Within civil society itself, “substitutionism” is not the monopoly of parties. How many NGOs speak in the name of the civil society, ask to be recognised as the civil society, without showing any social roots, any mobilising capacity? And how many trade union leaderships will adamantly forbid their members, or all the strikers, to decide on the continuation of their own struggles?
The right of people to decide has to be enhanced both within society as a whole and in our movements as well.
III/ Finally, I would like to address the issue of radicality and democracy. It lies on the background of many things here said. I’ll refer especially to Joel Rocamora’s written contribution at this conference, much more developed on this question that his oral one. I feel that it reflects a rather common assumption: that to be more democratic and more moderate goes hand in hand. I’ll challenge this assumption.
Democracy will not bloom in our societies without deep social changes. We have to start from that recognition. The right for people to decide will not be asserted without a qualitative change in power relationships within society. To a large extent, the crisis of the Left is a loss in the hope of a radical democratic change, and the two words “radical” and “democratic” are of equal importance here. This hope has been betrayed by the very anti-democratic behaviour and nature of parties identified to revolution (of Stalinist character, but not only). It has been betrayed as well by social democracy, so easily co-opted into bourgeois power.
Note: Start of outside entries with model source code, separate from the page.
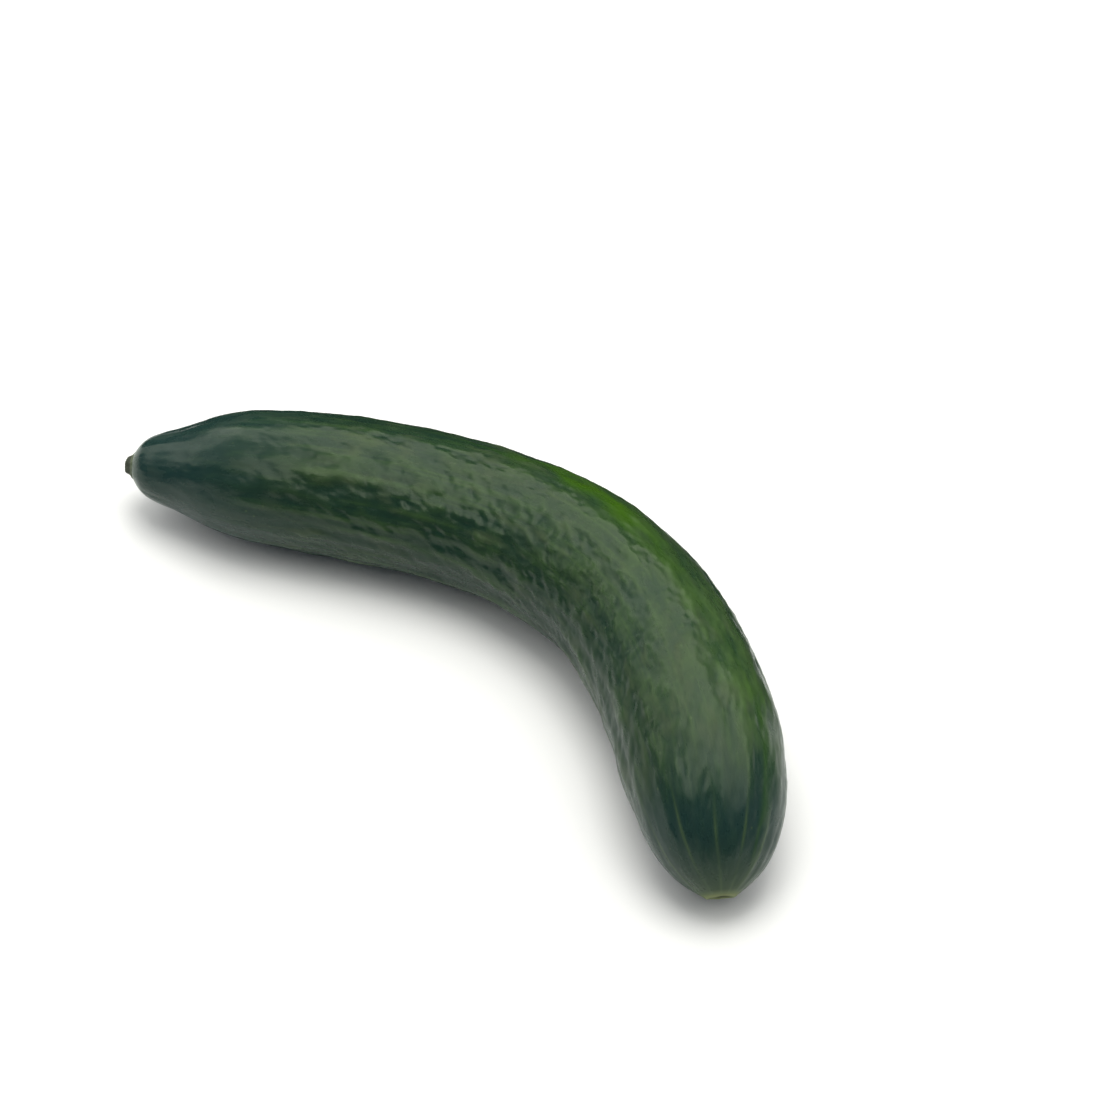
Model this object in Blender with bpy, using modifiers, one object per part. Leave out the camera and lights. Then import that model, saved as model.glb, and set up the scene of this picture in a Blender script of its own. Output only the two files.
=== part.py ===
"""A curved salad cucumber, lying on its underside, with the cut stub of its stalk.

The object is in metres, +Z up. The fruit is turned about its own axis as a straight body and
then bent along the line that it grew on. The frame's origin is on the surface that the fruit
lies on, under the middle of the whole object, and +X runs from the stalk to the blossom end.
"""
import math

import bmesh
import bpy
import numpy as np
from mathutils import Vector

MM = 0.001

# ---------------------------------------------------------------- driving dimensions
# Lengths are in millimetres, and distances run along the fruit's axis from the stalk end.
FRUIT_LENGTH = 287.0
STALK_FACE_RADIUS = 4.7
SCAR_RADIUS = 4.4

# (distance from the stalk end, radius of the fruit there)
GIRTH = [
    (0.0, STALK_FACE_RADIUS),
    (2.0, 8.2),
    (6.0, 10.7),
    (16.0, 14.0),
    (31.0, 19.7),
    (44.0, 22.2),
    (80.0, 23.7),
    (125.0, 24.2),
    (168.0, 25.2),
    (215.0, 25.6),
    (236.0, 25.7),
    (251.0, 24.4),
    (265.0, 21.4),
    (276.0, 16.6),
    (284.0, 9.2),
    (FRUIT_LENGTH, SCAR_RADIUS),
]

BEND_CENTRE = 167.0        # where the fruit curves most
BEND_REACH = 65.0          # how far the bend spreads to each side
BEND_HALF_TURN = 39.0      # degrees from the mean heading to either straight end
NECK_DIP = 4.5             # degrees by which the neck tips down towards the stalk
REST_START = 46.0          # the fruit lies on the surface from here ...
REST_END = 237.0           # ... to here
NOSE_DIP = 26.5            # degrees by which the blossom tip points down
NOSE_DIP_LENGTH = 34.0     # the dip is complete this far past the resting stretch
REST_FLAT_DEPTH = 0.15     # how far the resting side is flattened

STUB_LENGTH = 2.7
STUB_BASE_RADIUS = 4.4
STUB_CUT_RADIUS = 2.9
CUT_HOLLOW = 0.3           # how far the middle of the dry cut has sunk
STUB_GAP = 0.3             # clearance between the stub and the fruit's stalk face

RING_COUNT = 76            # rings along the fruit
RING_SIDES = 36            # sides of each ring
STUB_SIDES = 24
GUIDE_STEP = 1.0           # spacing of the points of the line that the fruit is bent along
GROUND_DEPTH = 20.0        # thickness of the block that flattens the resting side

SKIN_GREEN = (0.022, 0.055, 0.024, 1.0)
SKIN_ROUGHNESS = 0.38
STALK_BROWN = (0.105, 0.112, 0.060, 1.0)
STALK_ROUGHNESS = 0.8


# ---------------------------------------------------------------- the line the fruit grew on
def outline_tangents(widths, slopes):
    """Slopes at an outline's points that keep the curve between them from overshooting."""
    tangents = np.zeros(len(slopes) + 1)
    tangents[0] = slopes[0]
    tangents[-1] = slopes[-1]
    for i in range(1, len(slopes)):
        if slopes[i - 1] * slopes[i] > 0:
            before = 2 * widths[i] + widths[i - 1]
            after = widths[i] + 2 * widths[i - 1]
            tangents[i] = (before + after) / (before / slopes[i - 1] + after / slopes[i])
    return tangents


def radii_at(distances):
    """The fruit's radius at each distance, on a smooth curve through GIRTH."""
    x, y = np.array(GIRTH).T
    widths = np.diff(x)
    tangents = outline_tangents(widths, np.diff(y) / widths)
    span = np.clip(np.searchsorted(x, distances, side="right") - 1, 0, len(widths) - 1)
    width = widths[span]
    t = (distances - x[span]) / width
    return (
        y[span] * (2 * t**3 - 3 * t**2 + 1)
        + width * tangents[span] * (t**3 - 2 * t**2 + t)
        + y[span + 1] * (3 * t**2 - 2 * t**3)
        + width * tangents[span + 1] * (t**3 - t**2)
    )


def axis_rise(distances):
    """Rise of the axis per millimetre: rising neck, level underside, dipping nose."""
    radius_slope = np.gradient(radii_at(distances), distances)
    dip = np.clip((distances - REST_END) / NOSE_DIP_LENGTH, 0, 1)
    dip = dip * dip * (3 - 2 * dip)
    nose_rise = -np.sin(math.radians(NOSE_DIP) * dip)
    neck_rise = math.sin(math.radians(NECK_DIP))
    rise = np.where(distances < REST_START, neck_rise, radius_slope)
    return np.where(distances > REST_END, nose_rise, rise)


def grown_axis(distances):
    """Points of the bent axis, with the stalk end at the start."""
    heading = -np.radians(BEND_HALF_TURN) * np.tanh((distances - BEND_CENTRE) / BEND_REACH)
    rise = axis_rise(distances)
    level = np.sqrt(1 - rise**2)
    directions = np.column_stack([np.cos(heading) * level, np.sin(heading) * level, rise])
    steps = (directions[1:] + directions[:-1]) / 2 * GUIDE_STEP
    return np.vstack([np.zeros(3), np.cumsum(steps, axis=0)])


def turned_level(points, angle):
    """The points turned about the vertical through the start."""
    c, s = math.cos(angle), math.sin(angle)
    return points @ np.array([[c, s, 0], [-s, c, 0], [0, 0, 1]])


def box_middle(points, radii):
    """Middle of the box round the fruit and its stub, seen from above."""
    along = np.gradient(points, axis=0)
    along /= np.linalg.norm(along, axis=1)[:, None]
    reach = radii[:, None] * np.sqrt(1 - along[:, :2] ** 2)
    stub_end = points[0, :2] - along[0, :2] * (STUB_GAP + STUB_LENGTH)
    stub_reach = STUB_CUT_RADIUS * np.sqrt(1 - along[0, :2] ** 2)
    low = np.minimum((points[:, :2] - reach).min(axis=0), stub_end - stub_reach)
    high = np.maximum((points[:, :2] + reach).max(axis=0), stub_end + stub_reach)
    return (low + high) / 2


def placed_axis():
    """The axis in the object's frame: chord along +X, resting side just below z = 0."""
    distances = np.arange(0.0, FRUIT_LENGTH + GUIDE_STEP / 2, GUIDE_STEP)
    points = grown_axis(distances)
    chord = points[-1] - points[0]
    points = turned_level(points, -math.atan2(chord[1], chord[0]))
    radii = radii_at(distances)
    resting = (distances > REST_START) & (distances < REST_END)
    points[:, 2] += np.mean(radii[resting] - points[resting, 2]) - REST_FLAT_DEPTH
    points[:, :2] -= box_middle(points, radii)
    return points


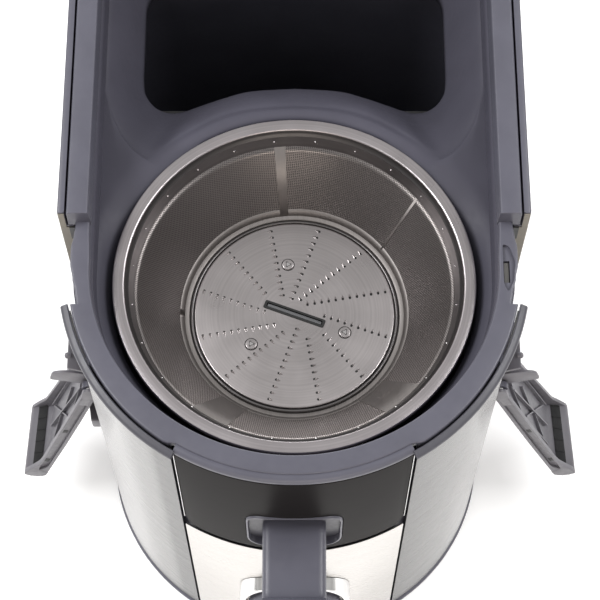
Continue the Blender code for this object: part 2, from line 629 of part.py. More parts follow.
# ---------------------------------------------------------------- pulp container
def build_container(slide):
    low, high = PLATE_Z + PLATE_T + 0.0008, TRAY_FOOT_Z - 0.0006
    half_x = SIDE_X - SIDE_T - 0.0008
    front_y = HOUSING_REAR_Y + 0.0030
    shape = prism("pulp_container", slide,
                  [rounded_rectangle((-half_x, half_x), (front_y, REAR_REACH - 0.0038), 0.012)],
                  low, high)
    corner = prism("container_corner", slide,
                   [rectangle((-0.15, 0.15), (0.1512, 0.25)),
                    arc((SIDE_X - REAR_CORNER_R, REAR_REACH - REAR_CORNER_R),
                        REAR_CORNER_R - 0.0038, 0, 90, 11)
                    + arc((REAR_CORNER_R - SIDE_X, REAR_REACH - REAR_CORNER_R),
                          REAR_CORNER_R - 0.0038, 90, 180, 11)
                    + [(-SIDE_X - 0.001, 0.1514), (SIDE_X + 0.001, 0.1514)]], 0.0, 0.30)
    room = prism("container_room", slide,
                 [rounded_rectangle((-half_x + 0.0025, half_x - 0.0025),
                                    (front_y + 0.0025, 0.1560), 0.010)],
                 low + 0.0030, 0.30)
    back = prism("container_back", slide,
                 [rounded_rectangle((-0.0780, 0.0780), (0.1500, REAR_REACH - 0.0070), 0.020)],
                 low + 0.0030, 0.30)
    skin(cut(shape, corner, room, back), "black_plastic", 30)

    outer = (arc((SIDE_X - REAR_CORNER_R, REAR_REACH - REAR_CORNER_R), REAR_CORNER_R, 0, 90, 13)
             + arc((REAR_CORNER_R - SIDE_X, REAR_REACH - REAR_CORNER_R), REAR_CORNER_R, 90, 180,
                   13))
    inner_r = REAR_CORNER_R - 0.0032
    inner = (arc((REAR_CORNER_R - SIDE_X, REAR_REACH - REAR_CORNER_R), inner_r, 180, 90, 13)
             + arc((SIDE_X - REAR_CORNER_R, REAR_REACH - REAR_CORNER_R), inner_r, 90, 0, 13))
    cover = prism("container_cover", slide, [outer + inner], low, high)
    grip = prism("cover_grip", slide,
                 [rounded_rectangle((-0.045, 0.045), (0.205, 0.228), 0.008)],
                 REAR_REACH - 0.0015, 0.22, axis="Y")
    skin(cut(cover, grip), "grey_plastic", 30)


# ---------------------------------------------------------------- latches
def build_hinge(base, side, name):
    """Bracket on the motor base: two ears around the latch's pin, and a bar above them."""
    back, front = side * (HOUSING_R + 0.0003), side * (HOUSING_R + 0.0025)
    eye_r = 0.0040
    top_z = PIVOT_Z + 0.0300
    start, end = (270, 450) if side > 0 else (270, 90)
    ear = ([(back, top_z), (back, PIVOT_Z - eye_r)]
           + arc((side * PIVOT_X, PIVOT_Z), eye_r, start, end, 13)
           + [(front, PIVOT_Z + eye_r), (front, top_z)])
    bore = arc((side * PIVOT_X, PIVOT_Z), PIN_R + GAP, 0, 342, 20)
    bracket, other = [prism(f"hinge_bracket_{name}" if y < 0 else f"ear_{name}", base, [ear, bore],
                            y - 0.0015, y + 0.0015, axis="Y") for y in (-0.0152, 0.0152)]
    bar = box(f"bar_{name}", base, sorted((back * 1.002, front * 0.998)), (-0.0160, 0.0160),
              (top_z - 0.0030, top_z + 0.0030))
    skin(join(bracket, bar, other), "grey_plastic", 40)


def build_latch(pivot, side, name):
    """Latch in its pivot's frame: closed, it stands along +Z with its outer face outward."""
    def inward(points):
        """Turn (distance inward from the pivot, height) into this side's X and Z."""
        return [(-side * reach, height) for reach, height in points]

    half, wall = LATCH_W / 2, 0.0024
    back, face, edge = -LATCH_BACK, LATCH_SKIN - LATCH_BACK, 0.0028
    start, tip = 0.0085, LATCH_LEN
    section = [(-side * x, y) for x, y in
               ((back, -half), (edge, -half), (edge, wall - half), (face, wall - half),
                (face, half - wall), (edge, half - wall), (edge, half), (back, half))]
    latch = prism(f"latch_{name}", pivot, [section], start, tip - 0.0180)
    lip = prism(f"lip_{name}", pivot,
                [inward([(back - GAP, tip - 0.0200), (face + GAP, tip - 0.0200),
                         (face + GAP, tip - 0.0090), (0.0070, tip - 0.0060), (0.0080, tip - 0.0045),
                         (0.0078, tip - 0.0020), (back - GAP, tip)])],
                -half - 0.0004, half + 0.0004, axis="Y")
    pieces = [lip]
    for end in (-1, 1):
        y = end * (half - wall / 2)
        cheek = inward(arc((0, 0), 0.0034, 180, 360, 13) + [(0.0026, 0.0180), (-0.0042, 0.0180),
                                                      (-0.0042, 0.0060)])
        pieces.append(prism(f"cheek_{name}_{end}", pivot, [cheek], y - 0.0010, y + 0.0010,
                            axis="Y"))
    heel = inward([(-0.0042, 0.0100), (-0.0042, -0.0100), (0.0110, -0.0100), (0.0110, -0.0080),
                   (-0.0026, -0.0080), (-0.0026, 0.0100)])
    pieces.append(prism(f"heel_{name}", pivot, [heel], -0.0130, 0.0130, axis="Y"))
    lug = inward([(-0.0040, -0.0090), (0.0170, -0.0090), (0.0195, -0.0060), (0.0195, 0.0050),
                  (-0.0040, 0.0050)])
    pieces.append(prism(f"lug_{name}", pivot, [lug], -0.0132, -0.0106, axis="Y"))
    rib = inward([(-0.0030, 0.0560), (0.0005, 0.0560), (0.0005, 0.0575), (-0.0030, 0.0575)])
    pieces.append(prism(f"rib_{name}", pivot, [rib], -half + 0.001, half - 0.001, axis="Y"))
    bore = rod(f"latch_bore_{name}", pivot, (0, 0, 0), PIN_R + GAP, 0.06, "Y", 20)
    skin(cut(join(latch, *pieces), bore), "grey_plastic", 40)
    pad = prism(f"grip_pad_{name}", pivot,
                [inward([(-0.0018, tip - 0.0195), (-0.0006, tip - 0.0195), (-0.0006, tip - 0.0100),
                         (-0.0018, tip - 0.0100)])], -0.0160, 0.0160, axis="Y")
    skin(pad, "rubber")


# ---------------------------------------------------------------- assembly
def build():
    start()
    juicer = make_empty("juicer", None, (0, BASKET_Y, 0))
    build_base(juicer)
    build_covers(juicer)
    build_knob(juicer)
    build_motor(juicer)
    build_rotor(make_empty("rotor_axis", juicer))
    build_interlock(juicer, make_empty("interlock_slide", juicer))
    bowl = make_empty("bowl_lift", juicer)
    build_bowl(bowl)
    build_front(bowl)
    build_drip_flap(make_empty("flap_axis", bowl,
                               (0, SPOUT_MOUTH_Y - GAP - 0.0013, SPOUT_Z + SPOUT_H + 0.0030)))
    build_basket(make_empty("basket_axis", bowl))
    build_container(make_empty("container_slide", juicer))
    for side, name in ((-1, "left"), (1, "right")):
        build_hinge(juicer, side, name)
        pin = rod(f"latch_pin_{name}", juicer, (side * PIVOT_X, 0, PIVOT_Z), PIN_R, 0.0385, "Y", 16)
        skin(pin, "steel", 40)
        turn = side * (math.pi - OPEN_TILT[side])
        pivot = make_empty(f"latch_pivot_{name}", juicer, (side * PIVOT_X, 0, PIVOT_Z), turn)
        build_latch(pivot, side, name)


build()
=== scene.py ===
"""Looks for the centrifugal juicer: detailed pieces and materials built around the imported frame.

Shapes are drawn in millimetres around the basket's axis, with Z measured from the top of the
basket's rim. place() turns those into the frame's metres.
"""

import json
import math

import bmesh
import bpy
from mathutils import Matrix, Vector


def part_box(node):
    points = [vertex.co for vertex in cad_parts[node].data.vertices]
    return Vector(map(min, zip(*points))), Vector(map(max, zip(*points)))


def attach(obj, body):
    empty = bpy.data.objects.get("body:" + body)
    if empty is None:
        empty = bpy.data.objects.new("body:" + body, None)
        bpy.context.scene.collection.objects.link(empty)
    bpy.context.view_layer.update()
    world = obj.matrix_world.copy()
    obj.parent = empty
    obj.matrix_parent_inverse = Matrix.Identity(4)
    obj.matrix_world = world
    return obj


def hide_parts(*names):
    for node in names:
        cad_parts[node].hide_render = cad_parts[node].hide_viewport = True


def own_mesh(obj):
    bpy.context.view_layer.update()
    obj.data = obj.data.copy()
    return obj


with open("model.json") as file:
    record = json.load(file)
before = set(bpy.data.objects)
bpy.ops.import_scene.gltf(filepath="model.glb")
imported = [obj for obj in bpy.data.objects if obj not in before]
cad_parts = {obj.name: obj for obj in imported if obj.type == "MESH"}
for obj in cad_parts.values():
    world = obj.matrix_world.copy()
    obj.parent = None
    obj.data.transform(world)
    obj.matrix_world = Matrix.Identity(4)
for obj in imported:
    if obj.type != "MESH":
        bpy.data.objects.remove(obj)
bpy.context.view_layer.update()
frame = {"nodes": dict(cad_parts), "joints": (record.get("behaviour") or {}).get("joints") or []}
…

Moderate forces can be moderately democratic, not more. And sometimes much less: ask Third World people if Western powers, under whatever government, look democratic when they launch their colonial wars! Radical forces can be radically anti-democratic. But they can also be radically democratic: because to be radically democratic, one has to be socially radical as well; to be able to transform the inner relationships of power within society. To be socially radical is surely not a sufficient condition for us to be radically democratic. But it is indeed one necessary condition. Our task is to reconcile radical democracy with social radicalism.